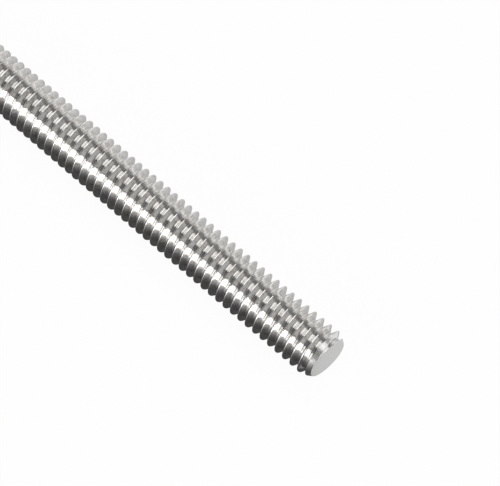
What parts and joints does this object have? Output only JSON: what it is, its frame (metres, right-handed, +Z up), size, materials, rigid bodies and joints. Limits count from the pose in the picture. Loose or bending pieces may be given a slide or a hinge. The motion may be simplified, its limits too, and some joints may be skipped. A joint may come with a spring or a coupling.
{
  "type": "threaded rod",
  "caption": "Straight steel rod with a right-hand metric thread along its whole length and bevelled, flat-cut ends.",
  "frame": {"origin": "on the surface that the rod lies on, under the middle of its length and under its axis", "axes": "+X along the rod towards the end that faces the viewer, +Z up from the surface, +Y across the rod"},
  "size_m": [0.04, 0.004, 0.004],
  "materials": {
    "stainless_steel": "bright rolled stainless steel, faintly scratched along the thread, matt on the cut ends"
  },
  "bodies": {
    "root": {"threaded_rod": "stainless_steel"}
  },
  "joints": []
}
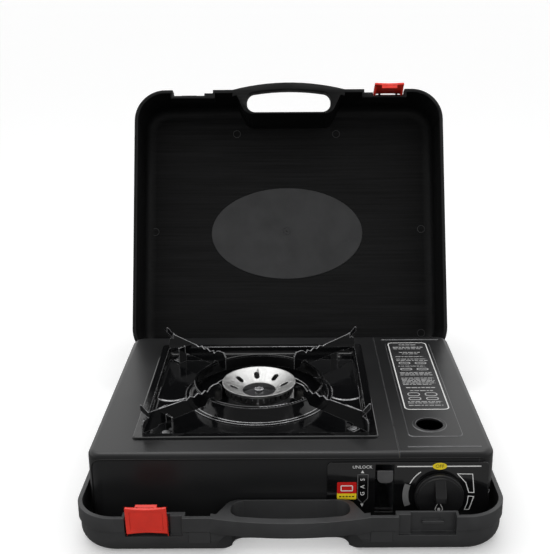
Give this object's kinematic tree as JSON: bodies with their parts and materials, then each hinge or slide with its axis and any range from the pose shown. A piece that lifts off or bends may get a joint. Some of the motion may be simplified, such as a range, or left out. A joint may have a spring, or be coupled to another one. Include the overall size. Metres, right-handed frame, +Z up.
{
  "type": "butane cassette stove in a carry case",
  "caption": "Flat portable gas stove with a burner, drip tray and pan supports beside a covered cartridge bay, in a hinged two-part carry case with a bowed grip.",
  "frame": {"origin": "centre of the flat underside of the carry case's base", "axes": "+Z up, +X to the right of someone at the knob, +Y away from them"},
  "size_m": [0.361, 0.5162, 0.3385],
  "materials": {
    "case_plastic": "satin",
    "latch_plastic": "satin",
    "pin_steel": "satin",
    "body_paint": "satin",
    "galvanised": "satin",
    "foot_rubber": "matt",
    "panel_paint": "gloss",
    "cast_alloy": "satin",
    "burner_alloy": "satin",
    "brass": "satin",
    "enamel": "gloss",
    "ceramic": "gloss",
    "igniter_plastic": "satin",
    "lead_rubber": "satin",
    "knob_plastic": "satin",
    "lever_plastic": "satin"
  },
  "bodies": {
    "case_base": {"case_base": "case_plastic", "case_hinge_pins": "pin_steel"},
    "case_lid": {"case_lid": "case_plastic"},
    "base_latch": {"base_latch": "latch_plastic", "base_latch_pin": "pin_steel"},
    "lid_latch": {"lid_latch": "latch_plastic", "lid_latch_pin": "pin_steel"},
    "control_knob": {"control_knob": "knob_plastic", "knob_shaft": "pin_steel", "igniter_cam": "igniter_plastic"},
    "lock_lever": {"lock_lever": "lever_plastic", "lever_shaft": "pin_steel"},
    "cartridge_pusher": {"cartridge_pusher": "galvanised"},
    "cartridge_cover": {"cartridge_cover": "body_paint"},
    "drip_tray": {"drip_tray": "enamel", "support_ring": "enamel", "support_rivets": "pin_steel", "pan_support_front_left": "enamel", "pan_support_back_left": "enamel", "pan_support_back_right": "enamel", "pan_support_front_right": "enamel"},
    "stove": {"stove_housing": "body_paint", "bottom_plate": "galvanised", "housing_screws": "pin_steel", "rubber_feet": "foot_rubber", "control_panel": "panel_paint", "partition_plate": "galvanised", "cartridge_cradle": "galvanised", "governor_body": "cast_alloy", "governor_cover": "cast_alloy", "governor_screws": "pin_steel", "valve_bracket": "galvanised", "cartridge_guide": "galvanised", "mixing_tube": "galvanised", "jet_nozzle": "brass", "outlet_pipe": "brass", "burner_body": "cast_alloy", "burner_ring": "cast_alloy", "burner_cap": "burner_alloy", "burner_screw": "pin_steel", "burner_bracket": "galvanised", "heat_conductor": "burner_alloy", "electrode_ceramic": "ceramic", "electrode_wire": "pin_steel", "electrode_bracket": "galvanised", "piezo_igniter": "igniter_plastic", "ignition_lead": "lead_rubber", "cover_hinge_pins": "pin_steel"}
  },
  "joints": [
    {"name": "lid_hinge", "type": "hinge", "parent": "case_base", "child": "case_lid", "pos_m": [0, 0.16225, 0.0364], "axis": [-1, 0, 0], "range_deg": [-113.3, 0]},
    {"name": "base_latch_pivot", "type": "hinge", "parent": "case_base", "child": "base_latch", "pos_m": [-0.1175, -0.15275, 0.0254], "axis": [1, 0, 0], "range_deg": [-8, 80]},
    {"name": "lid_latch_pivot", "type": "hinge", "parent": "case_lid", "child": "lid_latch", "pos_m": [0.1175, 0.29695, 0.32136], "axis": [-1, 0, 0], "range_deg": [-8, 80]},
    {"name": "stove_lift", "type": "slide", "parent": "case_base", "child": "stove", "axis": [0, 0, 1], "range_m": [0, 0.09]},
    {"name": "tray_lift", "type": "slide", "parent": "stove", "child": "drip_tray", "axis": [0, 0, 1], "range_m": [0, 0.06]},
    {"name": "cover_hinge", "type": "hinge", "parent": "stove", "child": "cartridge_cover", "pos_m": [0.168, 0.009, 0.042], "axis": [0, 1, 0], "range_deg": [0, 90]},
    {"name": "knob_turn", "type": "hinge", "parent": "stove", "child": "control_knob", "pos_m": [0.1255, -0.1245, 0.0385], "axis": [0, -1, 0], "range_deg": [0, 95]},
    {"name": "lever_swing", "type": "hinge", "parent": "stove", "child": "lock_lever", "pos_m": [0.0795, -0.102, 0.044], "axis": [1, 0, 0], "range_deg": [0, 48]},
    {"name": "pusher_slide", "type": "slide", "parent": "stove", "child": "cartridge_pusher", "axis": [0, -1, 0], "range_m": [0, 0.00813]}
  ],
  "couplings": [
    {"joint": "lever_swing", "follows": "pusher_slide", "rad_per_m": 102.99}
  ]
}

........

## TASK STATEMENT
From the data above, copy each line where the string "joints" appears.

## RESULT OF THE TASK
What parts and joints does this object have? Output only JSON: what it is, its frame (metres, right-handed, +Z up), size, materials, rigid bodies and joints. Limits count from the pose in the picture. Loose or bending pieces may be given a slide or a hinge. The motion may be simplified, its limits too, and some joints may be skipped. A joint may come with a spring or a coupling.
  "joints": []
  "joints": [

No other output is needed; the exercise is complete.